Given problem
Your task is to repeat all of the material exactly.

Information supplied
..............................
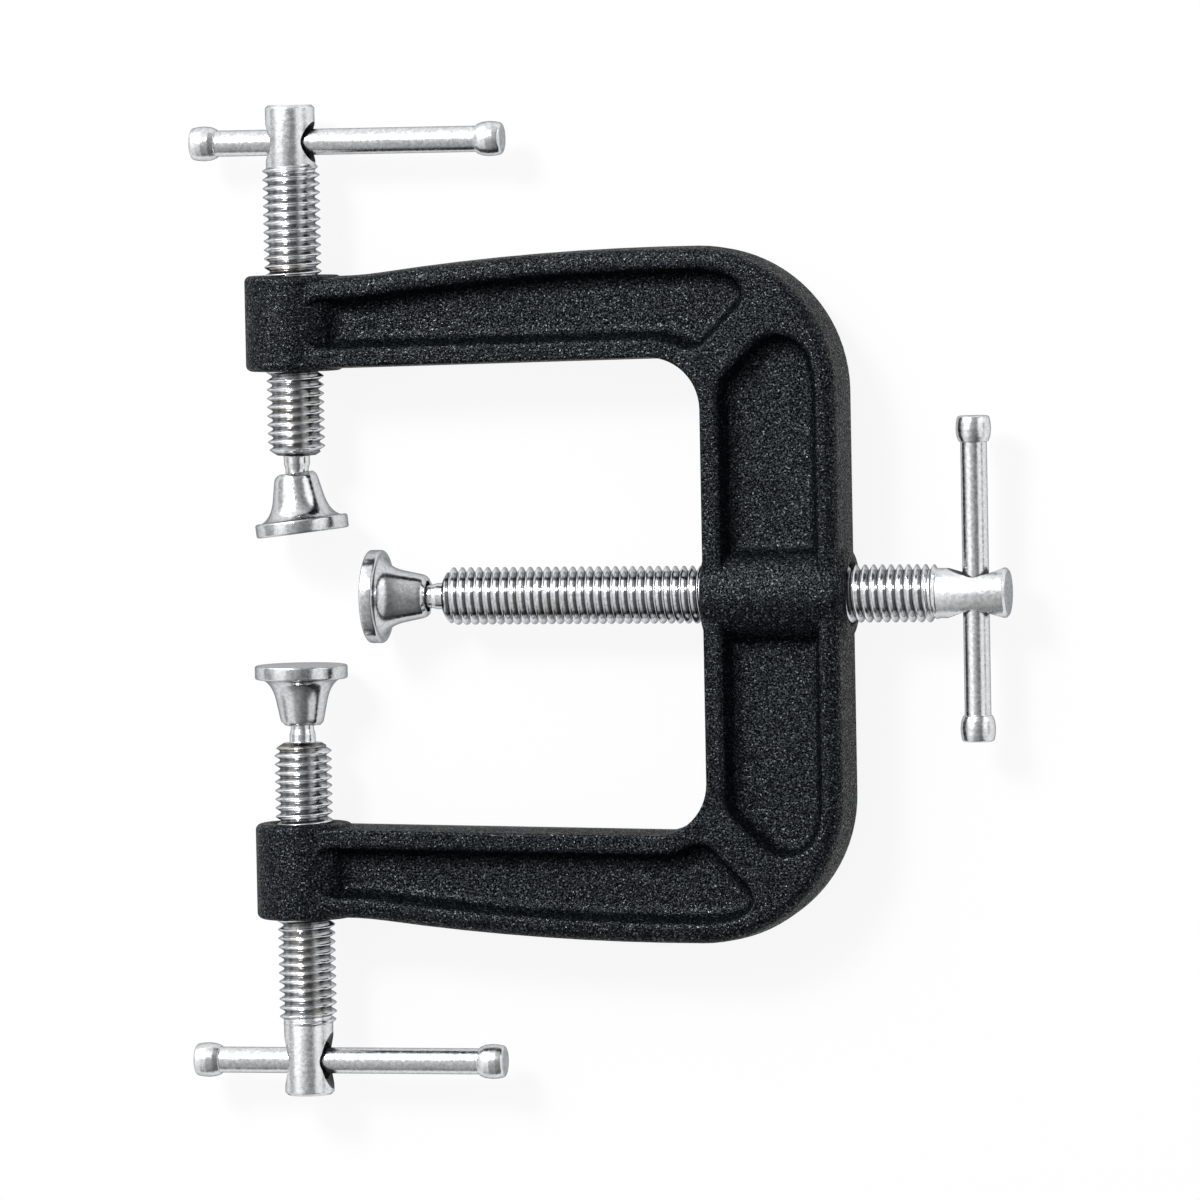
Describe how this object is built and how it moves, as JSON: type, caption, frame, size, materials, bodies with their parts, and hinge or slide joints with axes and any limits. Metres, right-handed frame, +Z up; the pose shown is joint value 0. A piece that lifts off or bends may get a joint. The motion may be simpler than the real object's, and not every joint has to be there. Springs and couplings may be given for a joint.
{
  "type": "edge clamp",
  "caption": "Cast C-frame clamp with opposed jaw screws and an edge screw through the spine, each with a sliding tommy bar and a swivel pad.",
  "frame": {"origin": "on the ground under the middle of the whole clamp, which lies flat on the frame's three bosses", "axes": "+Z up through the thickness of the frame, +Y along the jaw screws towards the upper one's handle, +X along the edge screw towards its handle"},
  "size_m": [0.1444, 0.1704, 0.0168],
  "materials": {
    "frame_casting": "black coated iron casting, satin, with a fine sand-cast grain",
    "screw_steel": "bright plated steel with rolled threads and a turned hub",
    "bar_steel": "bright plated round steel bar with upset knobs",
    "pad_steel": "bright plated turned steel with fine lathe marks"
  },
  "bodies": {
    "frame": {"frame": "frame_casting"},
    "upper_pad": {"upper_swivel_pad": "pad_steel"},
    "upper_screw": {"upper_spindle": "screw_steel"},
    "upper_bar": {"upper_tommy_bar": "bar_steel"},
    "lower_pad": {"lower_swivel_pad": "pad_steel"},
    "lower_screw": {"lower_spindle": "screw_steel"},
    "lower_bar": {"lower_tommy_bar": "bar_steel"},
    "edge_pad": {"edge_swivel_pad": "pad_steel"},
    "edge_screw": {"edge_spindle": "screw_steel"},
    "edge_bar": {"edge_tommy_bar": "bar_steel"}
  },
  "joints": [
    {"name": "upper_pad_travel", "type": "slide", "parent": "frame", "child": "upper_pad", "axis": [0, -1, 0], "range_m": [-0.0165, 0.0105]},
    {"name": "upper_screw_turn", "type": "hinge", "parent": "upper_pad", "child": "upper_screw", "pos_m": [-0.05203, 0.0189, 0.0084], "axis": [0, -1, 0], "range_deg": [-3960, 2520]},
    {"name": "upper_bar_slide", "type": "slide", "parent": "upper_screw", "child": "upper_bar", "axis": [1, 0, 0], "range_m": [-0.0287, 0.0087]},
    {"name": "lower_pad_travel", "type": "slide", "parent": "frame", "child": "lower_pad", "axis": [0, 1, 0], "range_m": [-0.0165, 0.0105]},
    {"name": "lower_screw_turn", "type": "hinge", "parent": "lower_pad", "child": "lower_screw", "pos_m": [-0.05203, -0.0182, 0.0084], "axis": [0, 1, 0], "range_deg": [-3960, 2520]},
    {"name": "lower_bar_slide", "type": "slide", "parent": "lower_screw", "child": "lower_bar", "axis": [1, 0, 0], "range_m": [-0.0261, 0.0113]},
    {"name": "edge_pad_travel", "type": "slide", "parent": "frame", "child": "edge_pad", "axis": [1, 0, 0], "range_m": [-0.018, 0.048]},
    {"name": "edge_screw_turn", "type": "hinge", "parent": "edge_pad", "child": "edge_screw", "pos_m": [-0.03222, 0.0007, 0.0084], "axis": [1, 0, 0], "range_deg": [-4320, 11520]},
    {"name": "edge_bar_slide", "type": "slide", "parent": "edge_screw", "child": "edge_bar", "axis": [0, 1, 0], "range_m": [-0.0211, 0.0163]}
  ],
  "couplings": [
    {"joint": "upper_screw_turn", "follows": "upper_pad_travel", "rad_per_m": 4188.8},
    {"joint": "lower_screw_turn", "follows": "lower_pad_travel", "rad_per_m": 4188.8},
    {"joint": "edge_screw_turn", "follows": "edge_pad_travel", "rad_per_m": 4188.8}
  ]
}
..............................
Solution to this task
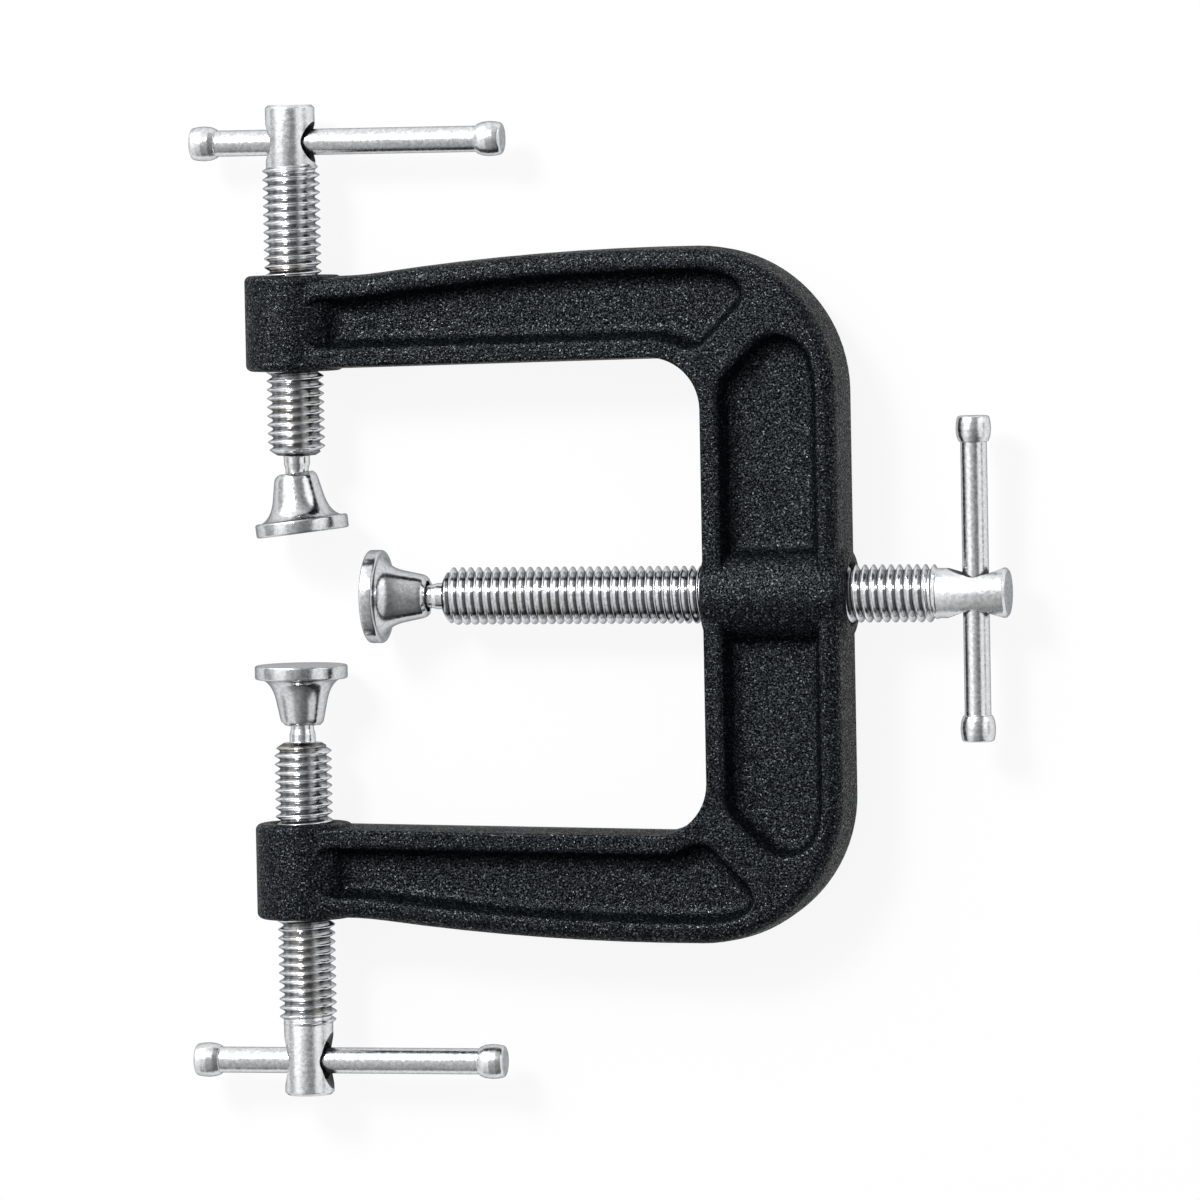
Describe how this object is built and how it moves, as JSON: type, caption, frame, size, materials, bodies with their parts, and hinge or slide joints with axes and any limits. Metres, right-handed frame, +Z up; the pose shown is joint value 0. A piece that lifts off or bends may get a joint. The motion may be simpler than the real object's, and not every joint has to be there. Springs and couplings may be given for a joint.
{
  "type": "edge clamp",
  "caption": "Cast C-frame clamp with opposed jaw screws and an edge screw through the spine, each with a sliding tommy bar and a swivel pad.",
  "frame": {"origin": "on the ground under the middle of the whole clamp, which lies flat on the frame's three bosses", "axes": "+Z up through the thickness of the frame, +Y along the jaw screws towards the upper one's handle, +X along the edge screw towards its handle"},
  "size_m": [0.1444, 0.1704, 0.0168],
  "materials": {
    "frame_casting": "black coated iron casting, satin, with a fine sand-cast grain",
    "screw_steel": "bright plated steel with rolled threads and a turned hub",
    "bar_steel": "bright plated round steel bar with upset knobs",
    "pad_steel": "bright plated turned steel with fine lathe marks"
  },
  "bodies": {
    "frame": {"frame": "frame_casting"},
    "upper_pad": {"upper_swivel_pad": "pad_steel"},
    "upper_screw": {"upper_spindle": "screw_steel"},
    "upper_bar": {"upper_tommy_bar": "bar_steel"},
    "lower_pad": {"lower_swivel_pad": "pad_steel"},
    "lower_screw": {"lower_spindle": "screw_steel"},
    "lower_bar": {"lower_tommy_bar": "bar_steel"},
    "edge_pad": {"edge_swivel_pad": "pad_steel"},
    "edge_screw": {"edge_spindle": "screw_steel"},
    "edge_bar": {"edge_tommy_bar": "bar_steel"}
  },
  "joints": [
    {"name": "upper_pad_travel", "type": "slide", "parent": "frame", "child": "upper_pad", "axis": [0, -1, 0], "range_m": [-0.0165, 0.0105]},
    {"name": "upper_screw_turn", "type": "hinge", "parent": "upper_pad", "child": "upper_screw", "pos_m": [-0.05203, 0.0189, 0.0084], "axis": [0, -1, 0], "range_deg": [-3960, 2520]},
    {"name": "upper_bar_slide", "type": "slide", "parent": "upper_screw", "child": "upper_bar", "axis": [1, 0, 0], "range_m": [-0.0287, 0.0087]},
    {"name": "lower_pad_travel", "type": "slide", "parent": "frame", "child": "lower_pad", "axis": [0, 1, 0], "range_m": [-0.0165, 0.0105]},
    {"name": "lower_screw_turn", "type": "hinge", "parent": "lower_pad", "child": "lower_screw", "pos_m": [-0.05203, -0.0182, 0.0084], "axis": [0, 1, 0], "range_deg": [-3960, 2520]},
    {"name": "lower_bar_slide", "type": "slide", "parent": "lower_screw", "child": "lower_bar", "axis": [1, 0, 0], "range_m": [-0.0261, 0.0113]},
    {"name": "edge_pad_travel", "type": "slide", "parent": "frame", "child": "edge_pad", "axis": [1, 0, 0], "range_m": [-0.018, 0.048]},
    {"name": "edge_screw_turn", "type": "hinge", "parent": "edge_pad", "child": "edge_screw", "pos_m": [-0.03222, 0.0007, 0.0084], "axis": [1, 0, 0], "range_deg": [-4320, 11520]},
    {"name": "edge_bar_slide", "type": "slide", "parent": "edge_screw", "child": "edge_bar", "axis": [0, 1, 0], "range_m": [-0.0211, 0.0163]}
  ],
  "couplings": [
    {"joint": "upper_screw_turn", "follows": "upper_pad_travel", "rad_per_m": 4188.8},
    {"joint": "lower_screw_turn", "follows": "lower_pad_travel", "rad_per_m": 4188.8},
    {"joint": "edge_screw_turn", "follows": "edge_pad_travel", "rad_per_m": 4188.8}
  ]
}